Here’s Matt Brittin, Google’s boss in northern Europe, speaking in 2012: “Google set up in London 11 years ago now and it was a natural choice. It is such a cosmopolitan international city and there is a huge array of talent you can access – and that’s the most important thing for Google when building its teams outside the US.
“Also, the UK is the No 1 internet economy in the world. We spend more money buying things online in this country than anywhere else on a per head basis. So actually it has been a great place for us. We’ve been so successful in the UK that we want to try to give something back.”
You can still watch that clip on YouTube and the sentiments might be worth comparing with what Brittin ends up telling the parliamentary accounts committee this week, when he’ll have another go at explaining Google’s tax affairs to MPs.
In 2013 he described how the London HQ – once so successful he’d felt moved to promise “something back” – was in fact effectively working for a higher power in a lower tax zone. Since then, January’s much criticised agreement between Google and the UK tax authorities means the website will pay £130m in back taxes – a deal that’s inexplicably found few backers, save for George Osborne dubbing it a “victory”. Actually, the chancellor was right: it’s a victory for Brittin.
Osborne’s monkey business
As George Osborne found a victory in the Google deal, he may yet be able to unearth the odd positive in the manufacturing figures that will be published this week.
It will be tricky: manufacturing has been in recession and there seems to be more bad news on the way. The UK steel industry has shed thousands of jobs as it suffers at the hands of cheap Chinese imports, and engineering groups that manufacture kit for oil companies are feeling the pinch too.
But China may provide a welcome distraction this week, as the country celebrates the start of the year of the red, or fire, monkey. Those born in the year of the pig (such as the chancellor) seem to be in line for a rosy 12 months.
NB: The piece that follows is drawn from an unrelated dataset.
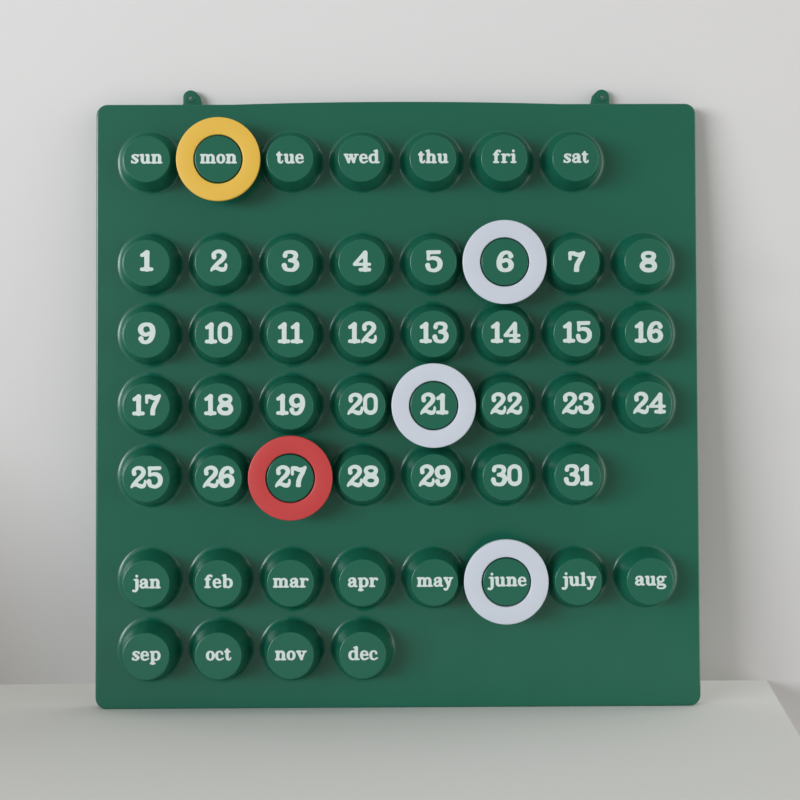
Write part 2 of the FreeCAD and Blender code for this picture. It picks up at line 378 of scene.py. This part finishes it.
class Skin:
    """Collects points and faces of one closed mesh."""

    def __init__(self):
        """Starts an empty mesh."""
        self.mesh = bmesh.new()

    def loop(self, points):
        """Adds points (x, y, z) and returns their vertices in order."""
        return [self.mesh.verts.new(point) for point in points]

    def bridge(self, first, second):
        """Joins two loops of as many points with a band of four-sided faces."""
        for i in range(len(first)):
            j = (i + 1) % len(first)
            self.mesh.faces.new((first[i], first[j], second[j], second[i]))

    def cap(self, loop):
        """Closes a flat loop with one face."""
        self.mesh.faces.new(loop)

    def turn(self, centre, profile, steps):
        """Bands turned about a knob's axis from (radius, y) points; returns the first and last loops."""
        loops = []
        for radius, y in profile:
            loops.append(self.loop([
                (centre.x + radius * math.cos(a), y, centre.z + radius * math.sin(a))
                for a in (2 * math.pi * i / steps for i in range(steps))
            ]))
        for first, second in zip(loops, loops[1:]):
            self.bridge(first, second)
        return loops[0], loops[-1]

    def fill(self, outer, holes=()):
        """Fills a flat outline in the wall plane, leaving its holes open."""
        corners = list(outer)
        rims = [range(len(outer))]
        for hole in holes:
            rims.append(range(len(corners), len(corners) + len(hole)))
            corners += hole
        flat = [Vector((v.co.x, v.co.z)) / MM for v in corners]
        edges = [(rim[i], rim[(i + 1) % len(rim)]) for rim in rims for i in range(len(rim))]
        _, _, triangles, origins, _, _ = delaunay_2d_cdt(flat, edges, [list(rims[0])], 1, 1e-5)
        outlines = [[flat[i] for i in rim] for rim in rims[1:]]
        for triangle in triangles:
            ids = [origins[i][0] for i in triangle]
            middle = (flat[ids[0]] + flat[ids[1]] + flat[ids[2]]) / 3
            if not any(inside(middle, outline) for outline in outlines):
                self.mesh.faces.new([corners[i] for i in ids])

    def finish(self, name, sharp=math.radians(35)):
        """Makes the object, smooth but for its sharp edges."""
        bmesh.ops.recalc_face_normals(self.mesh, faces=self.mesh.faces)
        data = bpy.data.meshes.new(name)
        self.mesh.to_mesh(data)
        self.mesh.free()
        data.shade_smooth()
        data.set_sharp_from_angle(angle=sharp)
        made = bpy.data.objects.new(name, data)
        bpy.context.scene.collection.objects.link(made)
        return made


def inside(point, outline):
    """Whether a point in the wall plane lies inside an outline."""
    within = False
    for a, b in zip(outline, outline[1:] + outline[:1]):
        if (a.y > point.y) != (b.y > point.y):
            if point.x < a.x + (point.y - a.y) / (b.y - a.y) * (b.x - a.x):
                within = not within
    return within


def arc(x, z, radius, start, end, steps):
    """Points on an arc in the wall plane, from one angle in degrees to another."""
    angles = [math.radians(start + (end - start) * i / steps) for i in range(steps + 1)]
    return [Vector((x + radius * math.cos(a), z + radius * math.sin(a))) for a in angles]


def inward(outline):
    """For each point of a counter-clockwise outline, the move that insets both its sides by 1."""
    moves = []
    for before, here, after in zip(outline[-1:] + outline[:-1], outline, outline[1:] + outline[:1]):
        a = (here - before).normalized()
        b = (after - here).normalized()
        halfway = Vector((-a.y - b.y, a.x + b.x)).normalized()
        moves.append(halfway / max(halfway.dot(Vector((-a.y, a.x))), 0.5))
    return moves


def inset(outline, distance):
    """An outline moved inwards."""
    return [point + move * distance for point, move in zip(outline, inward(outline))]


def row_heights(sizes):
    """Height of every row of knobs, from the top."""
    heights = []
    z = BOARD_LOW.z + sizes.end_margin
    for group in reversed(KNOB_COUNTS):
        for place in range(len(group)):
            if heights:
                z += sizes.knob_pitch if place else sizes.group_pitch
            heights.append(z)
    return heights[::-1]


def knob_places(sizes):
    """Centre of every knob in the wall plane, row by row from the top left."""
    counts = [count for group in KNOB_COUNTS for count in group]
    first = -(max(counts) - 1) / 2 * sizes.knob_pitch
    return [
        Vector((first + column * sizes.knob_pitch, 0, z))
        for z, count in zip(row_heights(sizes), counts)
        for column in range(count)
    ]


def rounded(radius, height, edge, start, end, steps):
    """Points of a rounded edge as (radius, height), about its own centre."""
    return [(p.x, p.y) for p in arc(radius, height, edge, start, end, steps)]


def knob_radius(sizes, height):
    """Radius of the tapered wall at a height above the panel."""
    return sizes.knob_top_radius + (sizes.knob_height - height) * math.tan(sizes.knob_draft)


def knob_profile(sizes):
    """A knob's outside from the panel to its top as (radius, height)."""
    draft = sizes.knob_draft
    fillet = sizes.foot_fillet
    meets = fillet * (1 - math.sin(draft))
    foot = knob_radius(sizes, meets) + fillet * math.cos(draft)
    edge = sizes.knob_edge
    edge_height = sizes.knob_height - edge
    edge_centre = knob_radius(sizes, edge_height) - edge / math.cos(draft)
    degrees = math.degrees(draft)
    low = meets + HOLD
    high = edge_height + edge * math.sin(draft) - HOLD
    return (
        [(foot + HOLD, 0)]
        + rounded(foot, fillet, fillet, 270, 180 + degrees, 8)
        + [(knob_radius(sizes, low), low), (knob_radius(sizes, high), high)]
        + rounded(edge_centre, edge_height, edge, degrees, 90, 4)
        + [(edge_centre - HOLD, sizes.knob_height)]
    )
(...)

Chinesefortunecalendar.com predicts: “Basically, your career luck is good. You will realise your job is much easier than before… You have better knowledge to handle your position. But you still need to stay alert. Any negligence on your duty will ruin your reputation and career development.”
Still, Osborne shouldn’t get too cocky. When it comes to health, the website foresees “diabetes, diarrhoea, bladder and neuralgic pain”.
No soft soap for HSBC on money laundering
“Who could you be tomorrow?” HSBC enjoys asking. It is a brilliant slogan, as the bank’s punters have previously spent many an afternoon pondering that exact question as they built new identities via which they could launder money for Mexican drug cartels.
That episode, of course, ended with HSBC being fined a record $1.9bn (£1.32bn) in 2012 by the US authorities – even more than the $470m penalty it got last week for “abusive mortgage practices” in relation to the housing crisis. But don’t worry: we get a chance to enjoy a re-run of the laundering episode again this week.
Last month, US district judge John Gleeson ordered the release of a report detailing how well HSBC has complied with anti-money-laundering requirements since being whacked with that record fine. The report is due on Friday after Gleeson cited the public’s right of access under the first amendment. As he ruled: “This case implicates matters of great public concern and is therefore one which the public has an interest in overseeing.”
There are other views, of course, including the US Department of Justice and financial regulators, whom HSBC cites when it says the release could make it easier for criminals to launder money. These days, that’s an activity it no longer likes to facilitate.